**EXERCISE**
Every line below that includes "right" counts toward the total. Report that total alone.

[Parts and joints as JSON]
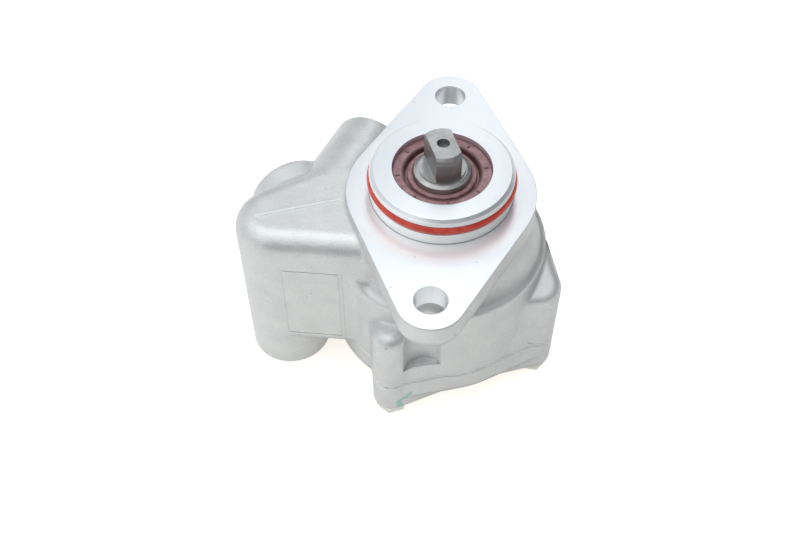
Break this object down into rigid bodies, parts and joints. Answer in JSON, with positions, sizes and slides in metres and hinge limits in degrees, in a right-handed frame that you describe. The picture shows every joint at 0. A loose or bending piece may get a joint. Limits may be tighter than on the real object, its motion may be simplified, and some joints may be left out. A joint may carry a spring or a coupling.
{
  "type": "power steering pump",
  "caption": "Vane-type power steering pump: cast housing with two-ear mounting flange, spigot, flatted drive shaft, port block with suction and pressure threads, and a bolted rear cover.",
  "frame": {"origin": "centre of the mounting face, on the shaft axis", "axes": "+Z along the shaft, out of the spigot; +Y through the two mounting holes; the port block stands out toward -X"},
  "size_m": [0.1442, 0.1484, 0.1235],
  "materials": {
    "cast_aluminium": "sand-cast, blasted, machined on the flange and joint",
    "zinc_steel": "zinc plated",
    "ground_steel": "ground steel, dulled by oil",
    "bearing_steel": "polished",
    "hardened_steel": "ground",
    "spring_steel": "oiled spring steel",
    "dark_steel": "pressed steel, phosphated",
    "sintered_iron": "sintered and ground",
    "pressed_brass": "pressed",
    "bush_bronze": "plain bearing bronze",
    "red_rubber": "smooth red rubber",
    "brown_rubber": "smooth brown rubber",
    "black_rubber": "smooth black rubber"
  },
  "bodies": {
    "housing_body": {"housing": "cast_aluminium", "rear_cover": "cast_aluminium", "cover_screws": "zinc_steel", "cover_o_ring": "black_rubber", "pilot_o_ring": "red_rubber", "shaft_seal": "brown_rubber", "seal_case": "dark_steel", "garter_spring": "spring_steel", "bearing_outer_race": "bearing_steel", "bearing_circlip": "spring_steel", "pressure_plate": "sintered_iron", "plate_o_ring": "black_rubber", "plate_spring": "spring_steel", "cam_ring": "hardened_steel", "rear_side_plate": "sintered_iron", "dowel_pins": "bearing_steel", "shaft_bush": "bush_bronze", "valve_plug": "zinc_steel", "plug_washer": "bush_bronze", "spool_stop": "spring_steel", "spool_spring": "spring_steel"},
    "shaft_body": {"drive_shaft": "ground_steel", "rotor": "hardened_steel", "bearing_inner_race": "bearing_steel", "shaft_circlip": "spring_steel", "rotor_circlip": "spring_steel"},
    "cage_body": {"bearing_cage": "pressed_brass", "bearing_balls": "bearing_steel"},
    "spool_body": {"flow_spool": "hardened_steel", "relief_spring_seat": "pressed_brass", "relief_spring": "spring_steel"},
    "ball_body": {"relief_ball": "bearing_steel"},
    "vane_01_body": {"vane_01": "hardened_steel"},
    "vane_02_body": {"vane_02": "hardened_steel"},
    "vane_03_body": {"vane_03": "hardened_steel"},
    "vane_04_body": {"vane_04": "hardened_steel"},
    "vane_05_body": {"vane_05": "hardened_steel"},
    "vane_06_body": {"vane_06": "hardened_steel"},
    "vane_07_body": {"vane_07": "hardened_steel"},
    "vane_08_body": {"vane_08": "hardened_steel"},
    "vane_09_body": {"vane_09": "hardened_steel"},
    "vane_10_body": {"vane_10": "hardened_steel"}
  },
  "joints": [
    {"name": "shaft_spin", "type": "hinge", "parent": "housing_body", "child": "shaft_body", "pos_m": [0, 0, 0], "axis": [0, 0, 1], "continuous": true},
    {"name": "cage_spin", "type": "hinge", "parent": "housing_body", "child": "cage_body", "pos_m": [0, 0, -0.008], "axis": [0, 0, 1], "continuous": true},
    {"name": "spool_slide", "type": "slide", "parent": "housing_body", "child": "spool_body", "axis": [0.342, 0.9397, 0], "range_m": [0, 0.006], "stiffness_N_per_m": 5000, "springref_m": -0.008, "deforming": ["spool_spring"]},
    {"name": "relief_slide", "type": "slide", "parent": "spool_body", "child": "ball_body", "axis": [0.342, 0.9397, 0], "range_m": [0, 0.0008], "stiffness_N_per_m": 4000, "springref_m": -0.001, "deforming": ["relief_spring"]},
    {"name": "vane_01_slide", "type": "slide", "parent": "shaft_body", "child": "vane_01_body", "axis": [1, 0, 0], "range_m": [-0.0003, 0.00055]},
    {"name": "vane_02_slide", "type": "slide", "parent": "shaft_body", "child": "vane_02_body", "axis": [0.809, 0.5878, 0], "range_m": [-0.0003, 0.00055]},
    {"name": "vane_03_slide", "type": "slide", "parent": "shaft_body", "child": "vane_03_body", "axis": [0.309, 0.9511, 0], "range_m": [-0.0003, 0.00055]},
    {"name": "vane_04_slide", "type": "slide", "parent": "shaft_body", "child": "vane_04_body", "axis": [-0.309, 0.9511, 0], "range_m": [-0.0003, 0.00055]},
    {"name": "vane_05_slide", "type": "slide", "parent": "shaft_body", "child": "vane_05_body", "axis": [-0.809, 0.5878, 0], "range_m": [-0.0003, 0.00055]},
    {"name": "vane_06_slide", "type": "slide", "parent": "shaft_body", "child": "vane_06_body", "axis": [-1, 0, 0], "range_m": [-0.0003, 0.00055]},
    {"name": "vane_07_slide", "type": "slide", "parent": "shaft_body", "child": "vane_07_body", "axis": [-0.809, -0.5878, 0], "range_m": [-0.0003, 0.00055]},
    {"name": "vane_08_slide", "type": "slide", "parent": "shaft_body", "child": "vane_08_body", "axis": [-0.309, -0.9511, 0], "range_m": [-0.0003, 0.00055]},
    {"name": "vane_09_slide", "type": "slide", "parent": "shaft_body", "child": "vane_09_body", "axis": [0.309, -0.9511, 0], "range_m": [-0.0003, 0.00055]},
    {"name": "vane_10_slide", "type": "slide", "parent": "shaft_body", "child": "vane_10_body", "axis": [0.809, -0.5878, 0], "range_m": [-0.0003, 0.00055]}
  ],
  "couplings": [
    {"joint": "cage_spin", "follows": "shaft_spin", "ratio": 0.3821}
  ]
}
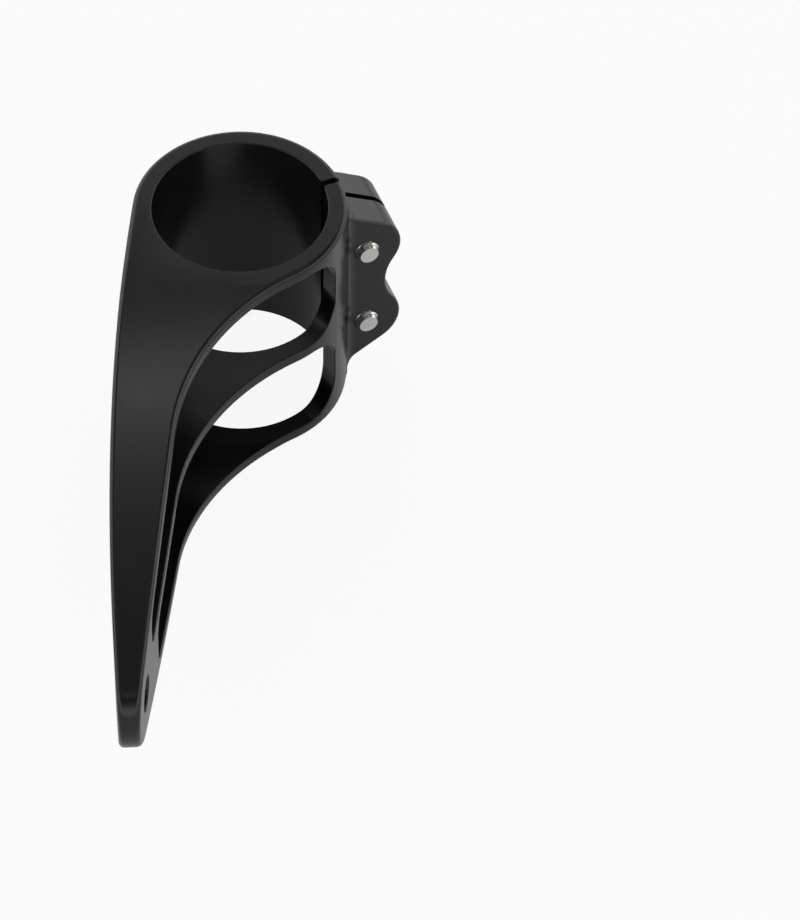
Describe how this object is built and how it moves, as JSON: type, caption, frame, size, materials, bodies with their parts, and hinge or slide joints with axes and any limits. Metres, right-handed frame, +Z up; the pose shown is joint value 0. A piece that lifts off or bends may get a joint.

**FINISHED EXERCISE**
2